◆ WHAT TO PRODUCE
Spot each line that carries the word "part"; copy those lines.

◆ DATA LINES
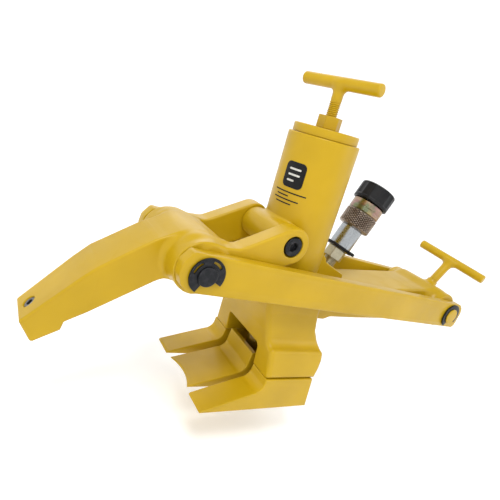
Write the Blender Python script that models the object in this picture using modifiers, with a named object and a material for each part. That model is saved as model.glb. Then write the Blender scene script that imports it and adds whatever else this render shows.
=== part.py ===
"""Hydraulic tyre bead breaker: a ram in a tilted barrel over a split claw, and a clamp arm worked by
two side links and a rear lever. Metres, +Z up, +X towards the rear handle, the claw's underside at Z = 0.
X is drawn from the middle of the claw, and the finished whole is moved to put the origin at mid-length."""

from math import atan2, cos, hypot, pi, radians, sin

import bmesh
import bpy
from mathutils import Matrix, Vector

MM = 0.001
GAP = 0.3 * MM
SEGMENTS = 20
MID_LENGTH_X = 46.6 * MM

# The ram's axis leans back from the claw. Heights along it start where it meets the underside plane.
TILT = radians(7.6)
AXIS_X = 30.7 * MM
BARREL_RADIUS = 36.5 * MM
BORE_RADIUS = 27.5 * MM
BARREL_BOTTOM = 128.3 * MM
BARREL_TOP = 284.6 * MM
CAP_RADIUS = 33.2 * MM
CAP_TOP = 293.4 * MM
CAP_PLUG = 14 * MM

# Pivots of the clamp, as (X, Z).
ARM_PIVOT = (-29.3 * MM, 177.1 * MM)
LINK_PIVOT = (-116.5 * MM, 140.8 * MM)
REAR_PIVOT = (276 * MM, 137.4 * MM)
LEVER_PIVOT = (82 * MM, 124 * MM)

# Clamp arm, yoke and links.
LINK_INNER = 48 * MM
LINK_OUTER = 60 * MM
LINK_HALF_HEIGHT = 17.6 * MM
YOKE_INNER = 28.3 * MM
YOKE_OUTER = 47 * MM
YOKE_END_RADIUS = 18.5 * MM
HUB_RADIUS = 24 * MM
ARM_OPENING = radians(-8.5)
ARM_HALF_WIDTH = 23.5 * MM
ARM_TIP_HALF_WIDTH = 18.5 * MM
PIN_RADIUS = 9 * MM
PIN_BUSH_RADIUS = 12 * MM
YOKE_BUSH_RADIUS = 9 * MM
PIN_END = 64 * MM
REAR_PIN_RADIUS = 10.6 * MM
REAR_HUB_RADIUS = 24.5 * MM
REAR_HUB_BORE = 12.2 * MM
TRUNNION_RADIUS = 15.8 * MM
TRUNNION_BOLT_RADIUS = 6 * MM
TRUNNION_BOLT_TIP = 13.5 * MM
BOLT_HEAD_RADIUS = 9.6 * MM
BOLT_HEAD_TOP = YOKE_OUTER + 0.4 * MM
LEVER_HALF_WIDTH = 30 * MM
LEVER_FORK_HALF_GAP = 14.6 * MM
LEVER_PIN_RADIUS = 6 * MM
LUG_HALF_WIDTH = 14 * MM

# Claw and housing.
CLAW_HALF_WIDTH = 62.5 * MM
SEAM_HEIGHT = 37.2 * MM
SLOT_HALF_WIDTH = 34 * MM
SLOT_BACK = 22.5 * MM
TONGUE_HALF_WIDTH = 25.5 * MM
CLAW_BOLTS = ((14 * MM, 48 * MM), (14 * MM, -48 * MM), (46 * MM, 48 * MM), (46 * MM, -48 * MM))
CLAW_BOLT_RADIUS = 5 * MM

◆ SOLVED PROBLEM
Write the Blender Python script that models the object in this picture using modifiers, with a named object and a material for each part. That model is saved as model.glb. Then write the Blender scene script that imports it and adds whatever else this render shows.
=== part.py ===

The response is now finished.